Si bien se ha comparado a la autora de La muerte del corazón, Elizabeth Bowen, con el estilo introspectivo de Virginia Woolf, he de decir que, si bien encontramos una sobresaliente calidad en lo que se refiere a la gestión de los tiempos narrativos que encauzan los acontecimientos de la novela, así como en los densos y bien formulados diálogos que estructuran el relato central, no sucede lo mismo con los pensamientos que Portia deja escritos en su diario, en los que quizás echo en falta un mayor desarrollo. Aunque, por otro lado, damos con una hondura en algunas reflexiones de los distintos personajes dignas de un literato de primera línea.

«El dolor, indudablemente, rebaja nuestra posición en el mundo.
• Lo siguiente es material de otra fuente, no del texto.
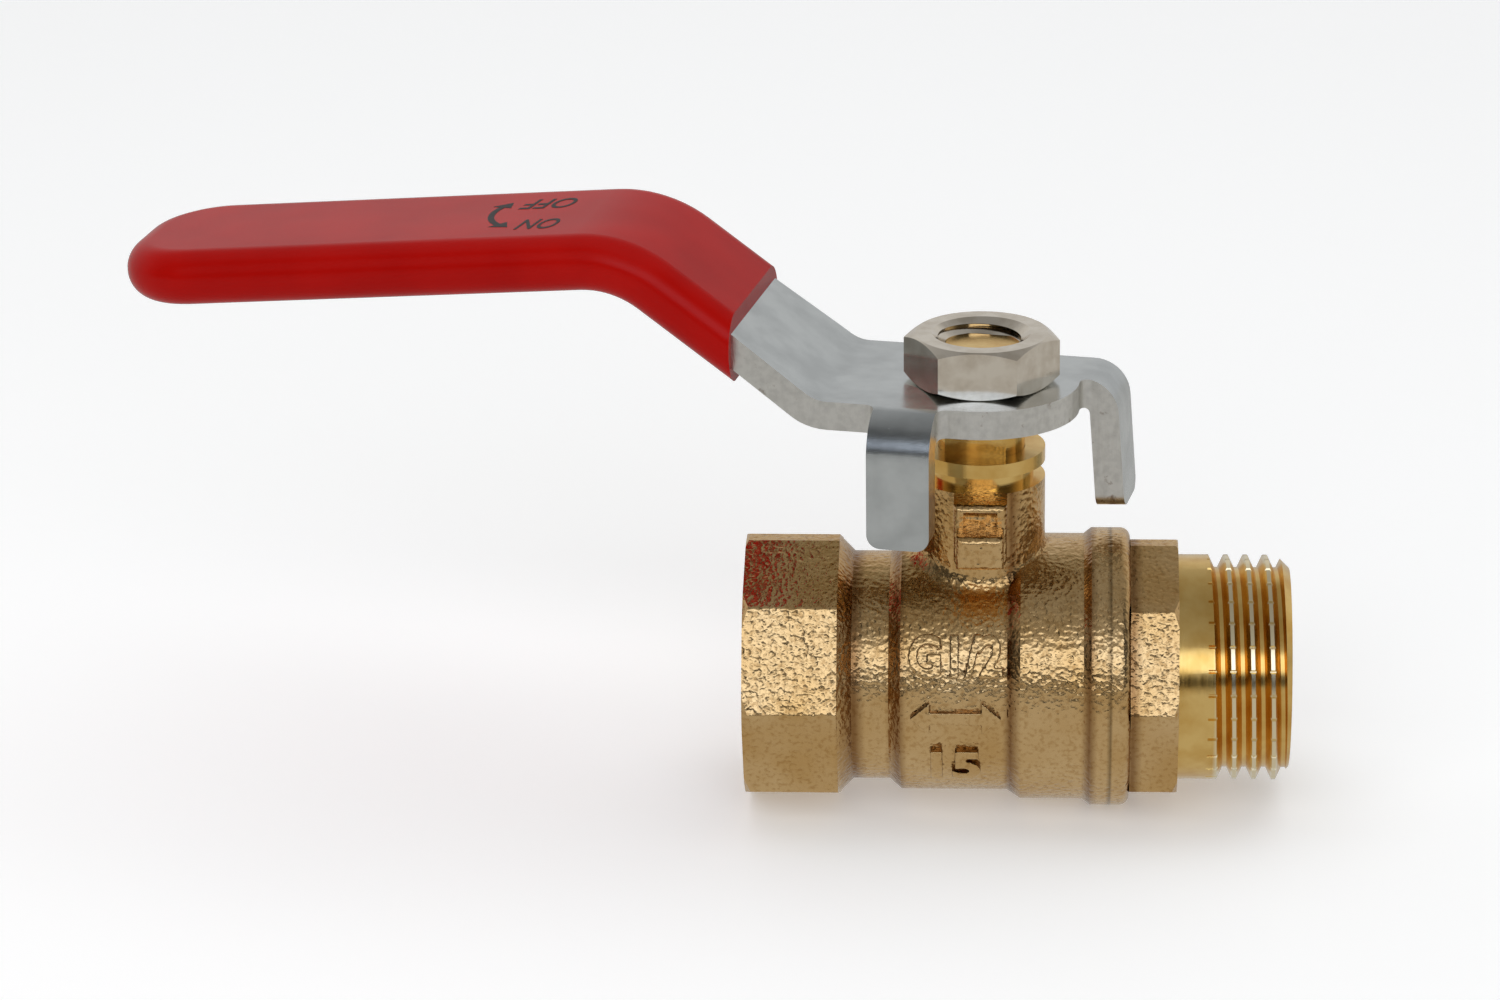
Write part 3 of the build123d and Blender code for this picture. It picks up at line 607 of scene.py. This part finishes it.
barrel_r, barrel_x = 11.6, 19.6
voxel, smoothing = 0.09, 5
flank_lean = 0.72             # a facet further than this cosine from outward is flank
flow_arrow = [(-4.2, 0), (-2.4, 1.5), (-2.4, 0.55), (2.4, 0.55), (2.4, 1.5), (4.2, 0), (2.4, -1.5),
              (2.4, -0.55), (-2.4, -0.55), (-2.4, -1.5)]
rows = (("size_mark", fitted(flat_text("G1/2", 4, 1.2, 0.05), 8.7, 4.0), 25.5),
        ("flow_mark", prism(flow_arrow, 1.1), -2.5),
        ("bore_mark", fitted(flat_text("15", 4, 1.2, 0.05), 4.6, 3.8), -29.0))
for name, mesh, degrees in rows:
    piece = as_object(name, mesh)
    soften(piece, voxel, smoothing)
    for vertex in piece.data.vertices:
        x, y, z = vertex.co
        angle = math.radians(degrees) + y / barrel_r
        radius = barrel_r + z
        vertex.co = Vector((barrel_x + x, -radius * math.cos(angle), radius * math.sin(angle))) * MM
    for finish in (brass_forged, brass_flank_shade):
        piece.data.materials.append(finish)
    # Facets that lean away from outward take the darker mix, painted shade on the flanks.
    for facet in piece.data.polygons:
        outward = Vector((0, facet.center.y, facet.center.z)).normalized()
        facet.material_index = int(facet.normal.dot(outward) < flank_lean)
    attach(piece, "housing")
    print(name, "has", len(piece.data.polygons), "facets")

# %% [markdown]
# ## Print on the grip
# The open and shut directions are screen printed in black on the finished sleeve. The ink is a film
# a few hundredths of a millimetre thick. Each letter is laid along the lever's own axes and every
# point is dropped straight down on the sleeve, so the film follows the surface.

# %% Ink film
sleeve = nodes["grip_sleeve"]
surface = BVHTree.FromPolygons([v.co.copy() for v in sleeve.data.vertices],
                               [tuple(p.vertices) for p in sleeve.data.polygons])


def lay_on_grip(piece, reach, across):
    """Puts flat print, in mm, on the sleeve, reach mm from the stem, to be read from behind."""
    for vertex in piece.data.vertices:
        x, y, z = vertex.co
        top = lever_frame @ Vector(((-reach - x) * MM, (across - y) * MM, 60 * MM))
        hit = surface.ray_cast(top, Vector((0, 0, -1)))[0]
        vertex.co = hit + Vector((0, 0, z * MM))


arc_r = 5.4


def on_arc(degrees, out=0.0):
    turn = math.radians(degrees)
    return (arc_r + out) * math.cos(turn), (arc_r + out) * math.sin(turn)


steps = range(-22, 47, 4)
band = [on_arc(a, 0.3) for a in steps] + [on_arc(a, -0.3) for a in reversed(steps)]
heads = [[on_arc(tip), on_arc(base, 1.0), on_arc(base, -1.0)][::step]
         for tip, base, step in ((-36.6, -20, -1), (60.2, 44, 1))]
prints = [("print_on", fitted(flat_text("ON", 4, 0.05, 0.01, 0.25), 3.9, 3.1), 41.0, -3.34),
          ("print_off", fitted(flat_text("OFF", 4, 0.05, 0.01, 0.25), 5.2, 3.1), 41.8, 3.23),
          ("print_arc", prism(band, 0.05), 41.1, 0.72)]
prints += [(f"print_head_{i}", prism(h, 0.052), 41.1, 0.72) for i, h in enumerate(heads, 1)]
for name, mesh, reach_mm, across in prints:
    piece = as_object(name, mesh)
    lay_on_grip(piece, reach_mm, across)
    piece.data.materials.append(ink)
    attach(piece, "handle")
    print(name, "laid on the grip")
El privilegio aristocrático del silencio, como muy pronto descubrimos, se corresponde tan sólo con el estado de felicidad o, al menos, con cierto estado en que el dolor se mantiene dentro de límites razonables».

«Nuestra naturaleza es olvidar, y uno debe cumplirla. La memoria es bastante insoportable, pero, así y todo, desecha bastantes cosas. Nos defraudaría si no fuera, en cierta medida, una farsa: recordamos para hacer con ello lo que queremos. En serio, Portia, debes creerme: si no nos permitiéramos unas pocas mentiras, no sé cómo soportaríamos el pasado. Gracias a Dios, salvo en el instante exacto en el que sucede, no existe eso que se llama un hecho puro, desnudo. Diez minutos más tarde, media hora más tarde, empezamos a reescribir lo sucedido».

En cualquier caso, La muerte del corazón resulta una lectura imprescindible para comprender el devenir de la literatura inglesa del primer tercio del siglo XX, y para conocer, desde luego, a una voz femenina aún no demasiado escuchada en el panorama cultural español. La revista Time consideró esta novela, obra maestra de Elizabeth Bowen, una las cien mejores del siglo XX.